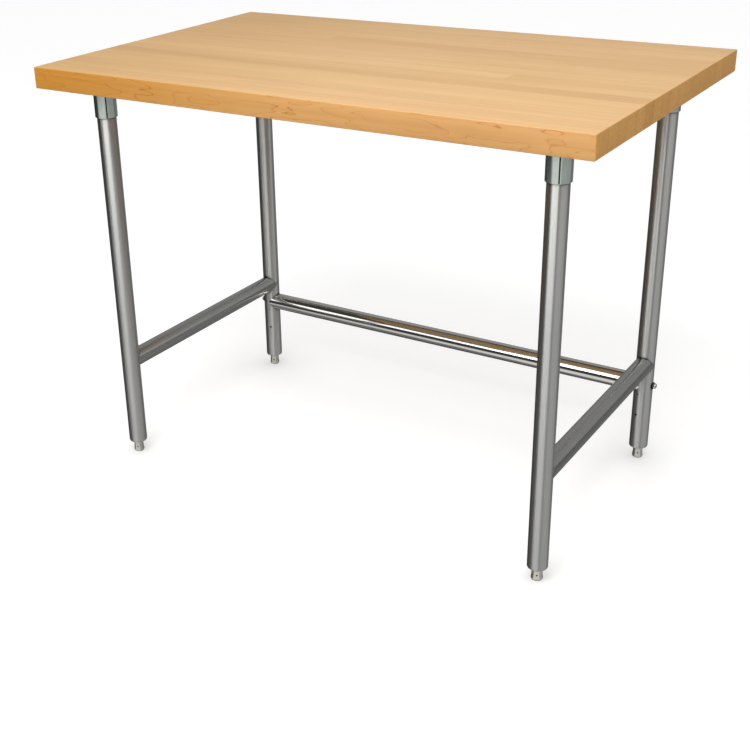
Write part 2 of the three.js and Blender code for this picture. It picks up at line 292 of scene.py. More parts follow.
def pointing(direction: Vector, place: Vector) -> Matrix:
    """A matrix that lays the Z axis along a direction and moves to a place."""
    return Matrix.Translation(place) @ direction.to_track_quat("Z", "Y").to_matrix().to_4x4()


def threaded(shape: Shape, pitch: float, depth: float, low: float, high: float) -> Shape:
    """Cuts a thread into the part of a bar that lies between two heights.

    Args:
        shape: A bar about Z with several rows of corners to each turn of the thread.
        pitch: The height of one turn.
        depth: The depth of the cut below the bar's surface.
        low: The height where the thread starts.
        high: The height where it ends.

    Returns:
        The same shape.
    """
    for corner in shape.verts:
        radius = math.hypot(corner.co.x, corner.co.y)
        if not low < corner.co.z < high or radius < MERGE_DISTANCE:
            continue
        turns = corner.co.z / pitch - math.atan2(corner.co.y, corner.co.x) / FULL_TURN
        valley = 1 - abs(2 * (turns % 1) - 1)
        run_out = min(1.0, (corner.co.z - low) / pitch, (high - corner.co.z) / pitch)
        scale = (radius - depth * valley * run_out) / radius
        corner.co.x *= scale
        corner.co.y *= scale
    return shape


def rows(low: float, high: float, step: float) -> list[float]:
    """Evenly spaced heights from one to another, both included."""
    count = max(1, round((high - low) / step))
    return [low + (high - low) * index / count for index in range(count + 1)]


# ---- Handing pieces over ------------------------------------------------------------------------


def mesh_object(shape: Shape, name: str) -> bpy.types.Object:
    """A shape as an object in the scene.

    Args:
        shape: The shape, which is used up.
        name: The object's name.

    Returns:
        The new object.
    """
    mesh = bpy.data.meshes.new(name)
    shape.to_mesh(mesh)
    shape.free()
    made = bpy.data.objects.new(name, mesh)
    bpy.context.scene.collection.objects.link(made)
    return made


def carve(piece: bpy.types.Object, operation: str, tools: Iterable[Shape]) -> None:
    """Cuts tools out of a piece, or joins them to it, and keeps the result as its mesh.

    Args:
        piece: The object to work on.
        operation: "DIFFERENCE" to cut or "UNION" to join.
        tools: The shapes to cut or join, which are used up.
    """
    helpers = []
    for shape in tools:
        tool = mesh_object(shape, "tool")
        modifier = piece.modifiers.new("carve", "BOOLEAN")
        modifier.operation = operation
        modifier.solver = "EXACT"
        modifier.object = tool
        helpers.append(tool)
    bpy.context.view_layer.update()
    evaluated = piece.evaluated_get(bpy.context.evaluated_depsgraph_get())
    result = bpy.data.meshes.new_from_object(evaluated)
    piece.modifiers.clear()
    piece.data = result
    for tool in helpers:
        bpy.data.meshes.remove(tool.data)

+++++

- [Goal] Write out exactly, please, the lines beginning at the start of the material and ending with the line that holds "return Matrix.Translation(place) @", both included.

- [Answer]
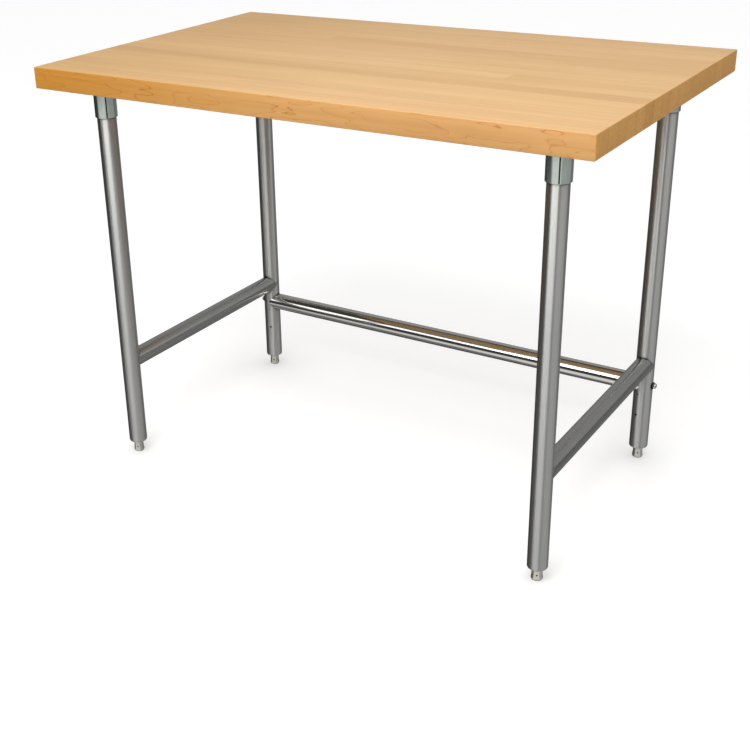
Write part 2 of the three.js and Blender code for this picture. It picks up at line 292 of scene.py. More parts follow.
def pointing(direction: Vector, place: Vector) -> Matrix:
    """A matrix that lays the Z axis along a direction and moves to a place."""
    return Matrix.Translation(place) @ direction.to_track_quat("Z", "Y").to_matrix().to_4x4()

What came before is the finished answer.